Apagué el televisor y me eché hacia atrás con una de las almohadas sobre los ojos, tratando de recordar dónde había visto antes la cara del chofer. Probablemente aquella foto era de algunos años atrás. El pelo muy corto y crespo, los pómulos afilados, los ojos hundidos... lo había visto antes, sí, pero no como chofer, sino en otro lugar... ¿dónde? Me levanté irritado de la cama y me di una ducha larga, repasando mentalmente cada uno de los rostros que había cruzado en la ciudad desde el primer día. Mientras me vestía y volvía a la habitación por mis zapatos traté de rehacer la cara de la pantalla. Los pequeños rulos apretados, la expresión fanática... sí, me senté en la cama aturdido por la sorpresa, por la cantidad de diferentes implicaciones, pero no podía equivocarme, después de todo no había conocido tantas personas en Oxford. Llamé al hospital y pedí que me pasaran con Lorna. Apenas la escuché del otro lado le pregunté, bajando involuntariamente la voz. —El chofer del ómnibus... era el padre de Caitlin, ¿no es cierto?

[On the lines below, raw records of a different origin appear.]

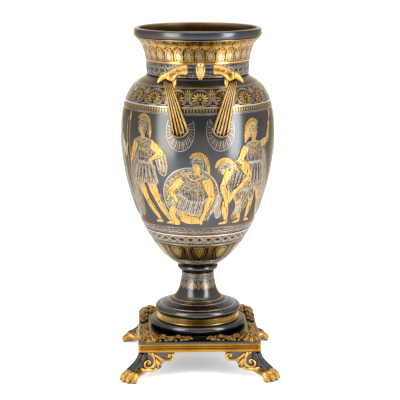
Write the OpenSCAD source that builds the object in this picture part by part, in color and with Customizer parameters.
// Two-handled bronze vase on a square plinth with four paw feet.
// Millimetres. Origin: centre of the four paws on the ground. +Z up, the front handle faces -Y.
// The plinth, the foot and the vase are a stack of rings and castings clamped by one tie rod.

/* [Heights, from the ground up] */
// Legs, from the ground to the underside of the plinth
leg_h = 38; // [30:0.5:50]
// Gilt moulding round the plinth
moulding_h = 11.5; // [9:0.5:16]
// Sloping edge of the plinth above its moulding
slope_h = 7; // [4:0.5:10]
// Round step that stands on the plinth
step_h = 11; // [8:0.5:15]
// Gilt milled band above the step
band_h = 9.5; // [6:0.5:14]
// Polished torus of the foot
torus_h = 10; // [7:0.5:14]
// Low cushion between the torus and the stem
cushion_h = 7; // [5:0.5:10]
// Slender stem
stem_h = 41; // [30:1:60]
// Knop between the stem and the body
knop_h = 11; // [8:0.5:15]
// Body, from the knop up to its widest circle
body_low_h = 188; // [150:1:240]
// Body, from its widest circle up to the neck
body_up_h = 81; // [64:1:100]
// Neck, from the shoulder up to the rim
neck_h = 54; // [44:1:66]
// Lower cup of the body, from the knop up to its seam
cup_h = 54.6; // [46:0.2:62]
// Seam between belly and shoulder, above the widest circle
shoulder_seam_h = 46.8; // [38:0.2:55]
// Gold wire round the neck, above the shoulder
gold_wire_h = 21.8; // [14:0.2:30]
// Rim ring
rim_h = 11; // [8:0.5:15]

/* [Radii] */
// Body at its widest circle
body_r = 107.3; // [88:0.1:130]
// Foot of the body, where it leaves the knop
body_foot_r = 32.9; // [27:0.1:38]
// Neck at the shoulder
neck_r = 70.8; // [58:0.1:84]
// Top of the neck under the rim
neck_top_r = 86.5; // [80:0.1:100]
// Overhang of the rim ring past the neck
rim_overhang = 2.3; // [1:0.1:6]
// Knop at its widest circle
knop_r = 29; // [26:0.1:35]
// Stem just under the knop
stem_top_r = 23; // [18:0.1:25]
// Stem where it meets the cushion
stem_foot_r = 38.5; // [33:0.1:44]
// Torus of the foot at its widest circle
torus_r = 60.9; // [56:0.1:66]
// Gilt band at its bottom edge
band_r = 59.5; // [55:0.1:62]
// Round step at its widest circle
step_r = 68; // [64:0.1:72]

/* [Plinth and legs] */
// Width of the plinth across its moulding
plinth_w = 175.4; // [160:0.2:215]
// Chamfer at the plinth's corners
corner_chamfer = 4; // [2:0.5:6]
// Depth of the gilt moulding from front to back
moulding_t = 6; // [5:0.5:8]
// Width of the plinth's sloping edge, seen from above
slope_w = 11; // [8:0.5:14]
// Thickness of the plinth's plate below its slope
plate_t = 5; // [4:0.5:8]
// Length of a leg's scrolled wing along the plinth
wing_l = 50; // [44:0.5:58]
// Thickness of a wing
wing_t = 7; // [5:0.5:9]
// Distance from the plinth's corner out to the middle of a paw, along the diagonal
paw_reach = 27; // [24:0.5:32]
// Radius of a toe
toe_r = 5.5; // [4.5:0.1:6.2]

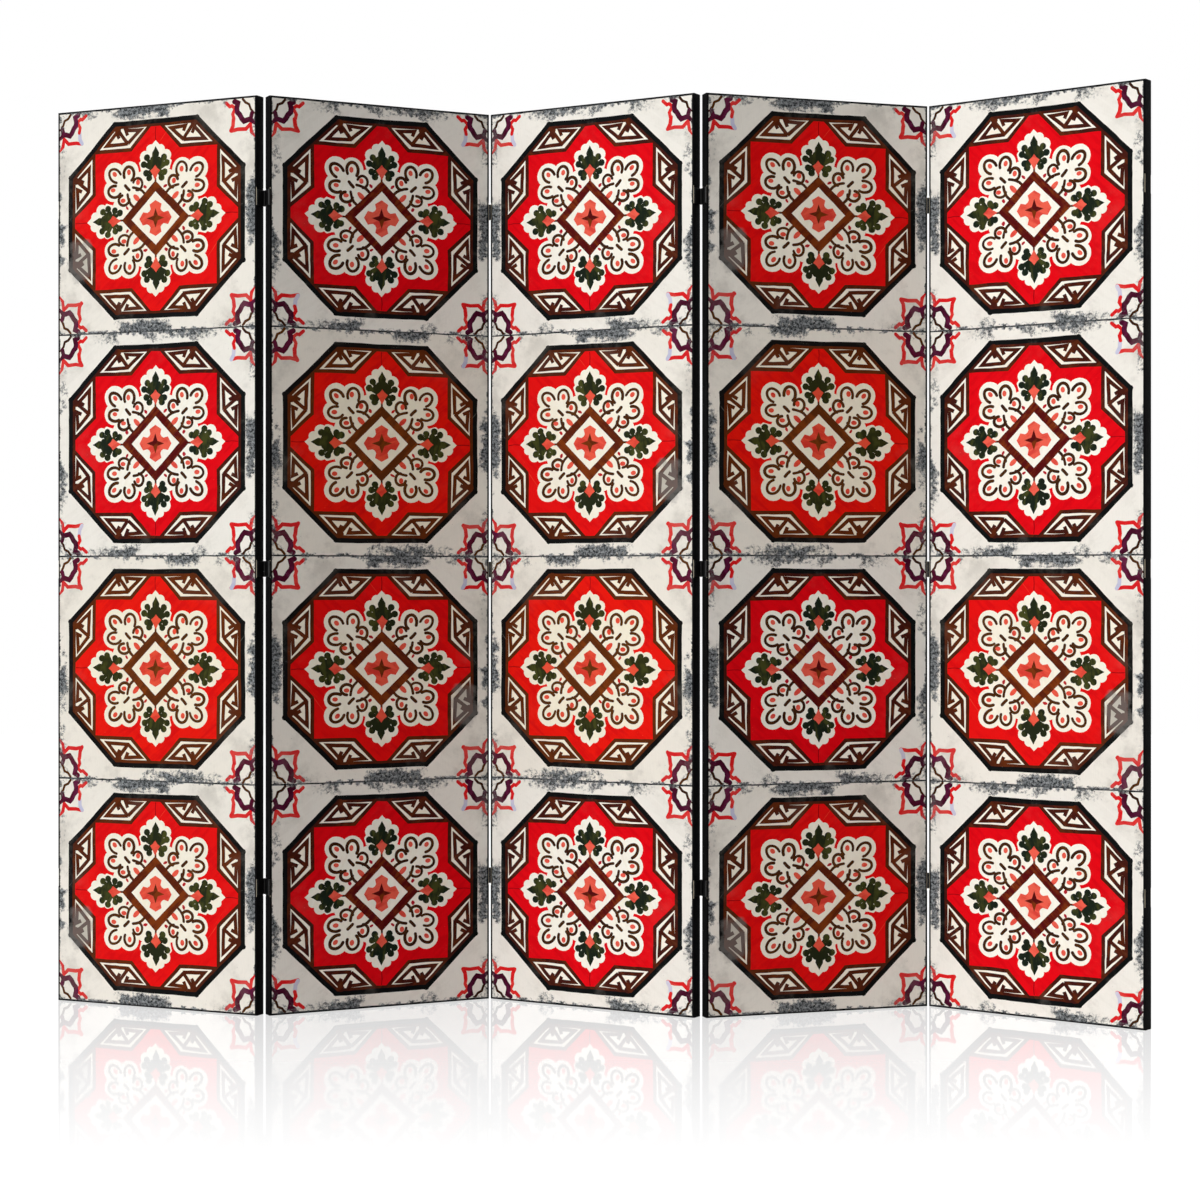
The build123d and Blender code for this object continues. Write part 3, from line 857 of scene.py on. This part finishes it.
def make_column_tree(collection, rows):
    """Geometry Nodes that stand tiles above each other and give each face its ink."""
    tree = bpy.data.node_groups.new("tile_column", "GeometryNodeTree")
    net = Net(tree)

    def socket(label, kind, side="INPUT"):
        return tree.interface.new_socket(label, in_out=side, socket_type="NodeSocket" + kind).identifier

    socket("Geometry", "Geometry")
    sockets = {"pitch": socket("Tile Pitch", "Float"), "first": socket("First Tile Height", "Float"),
               "picks": [socket(f"Tile {row + 1}", "Int") for row in range(rows)]}
    socket("Geometry", "Geometry", "OUTPUT")
    given = net.add("NodeGroupInput").outputs
    step = net.add("ShaderNodeCombineXYZ", {2: given["Tile Pitch"]}).outputs[0]
    start = net.add("ShaderNodeCombineXYZ", {2: given["First Tile Height"]}).outputs[0]
    line = net.add("GeometryNodeMeshLine", {"Count": rows, "Start Location": start, "Offset": step})
    pool = net.add("GeometryNodeCollectionInfo", {"Collection": collection, "Separate Children": True})
    choice = net.add("GeometryNodeIndexSwitch", data_type="INT")
    while len(choice.index_switch_items) < rows:
        choice.index_switch_items.new()
    net.fill(choice.inputs, {0: net.add("GeometryNodeInputIndex").outputs[0]})
    net.fill(choice.inputs, {row + 1: given[f"Tile {row + 1}"] for row in range(rows)})
    tiles = net.add("GeometryNodeInstanceOnPoints",
                    {"Points": line.outputs[0], "Instance": pool.outputs[0], "Pick Instance": True,
                     "Instance Index": choice.outputs[0]})
    whole = net.add("GeometryNodeRealizeInstances", {0: tiles.outputs[0]}).outputs[0]
    whole = net.add("GeometryNodeMergeByDistance", {"Geometry": whole, "Distance": 0.02 * MM}).outputs[0]
    ink = net.add("GeometryNodeInputNamedAttribute", {"Name": "ink"}, data_type="INT").outputs[0]
    for number, name in enumerate(INKS):
        same = net.add("FunctionNodeCompare", {2: ink, 3: number}, data_type="INT", operation="EQUAL").outputs[0]
        inputs = {"Geometry": whole, "Selection": same, "Material": bpy.data.materials[name]}
        whole = net.add("GeometryNodeSetMaterial", inputs).outputs[0]
    net.add("NodeGroupOutput", {0: whole})
    return tree, sockets


def printed_field(number, tree, sockets, pitch, first):
    """The whole printed front of one panel, flat in its own axes at depth 0."""
    carrier = bpy.data.objects.new(f"print_carrier_{number}", bpy.data.meshes.new("print_carrier"))
    bpy.context.scene.collection.objects.link(carrier)
    modifier = carrier.modifiers.new("tiles", "NODES")
    modifier.node_group = tree
    modifier[sockets["pitch"]] = pitch
    modifier[sockets["first"]] = first
    names = sorted(tile_name(letter, mirrored) for letter, _, _ in VARIANTS for mirrored in (False, True))
    for socket, (letter, mirrored) in zip(sockets["picks"], TILE_PLAN[number - 1]):
        modifier[socket] = names.index(tile_name(letter, mirrored))
    bpy.context.view_layer.update()
    evaluated = carrier.evaluated_get(bpy.context.evaluated_depsgraph_get())
    mesh = bpy.data.meshes.new_from_object(evaluated)
    bpy.data.objects.remove(carrier)
    return mesh


def boundary_loop(bm):
    """The open edge of a flat field as a list of vertices in order."""
    edges = [e for e in bm.edges if e.is_boundary]
    start = edges[0].verts[0]
    loop, previous, vertex = [start], None, start
    while True:
        edge = next(e for e in vertex.link_edges if e.is_boundary and e is not previous)
        vertex, previous = edge.other_vert(vertex), edge
        if vertex is start:
            return loop
        loop.append(vertex)


def wrap_profile(cloth, side):
    """Rings from the print's edge round the side to the turned margin, and back inside.

    Each ring is (overhang past the panel's outline at the sides, the same at the ends, depth). The upright
    edges are rounded by the radius given as side.
    """
    front, back, end = CANVAS_LOW.y, CANVAS_HIGH.y, cloth.end_round
    rings = []
    for i in range(ROUND_STEPS + 1):
        bend = math.pi / 2 * i / ROUND_STEPS
        inward = math.sin(bend) - 1
        rings.append((side * inward, end * inward, front + side - side * math.cos(bend)))
    rings += [(over, over_end, front + back - depth) for over, over_end, depth in reversed(rings)]
    margin, thickness = cloth.margin, cloth.thickness
    for over, depth in ((margin * 0.5, back), (margin, back), (margin, back - thickness),
                        (thickness, back - thickness), (thickness, front + thickness)):
        rings.append((-over, -over, depth))
    return rings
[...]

—Sí —dijo después de un segundo y me di cuenta de que también su voz bajaba a un susurro.
—¿Es lo que estoy suponiendo? —dije.
—No sé, pero no quise decir nada. Uno de los pulmones era compatible. Caitlin acaba de entrar en el quirófano: creen que todavía pueden salvarla.
—Durante las primeras horas creí que se trataba de una equivocación dijo Petersen—. Pensaba que el verdadero blanco era el ómnibus de ustedes, que venía muy cerca detrás. Creo que incluso algunos de los matemáticos alcanzaron a ver la caída por el acantilado, ¿no es cierto? —dijo, dirigiéndose a Seldom.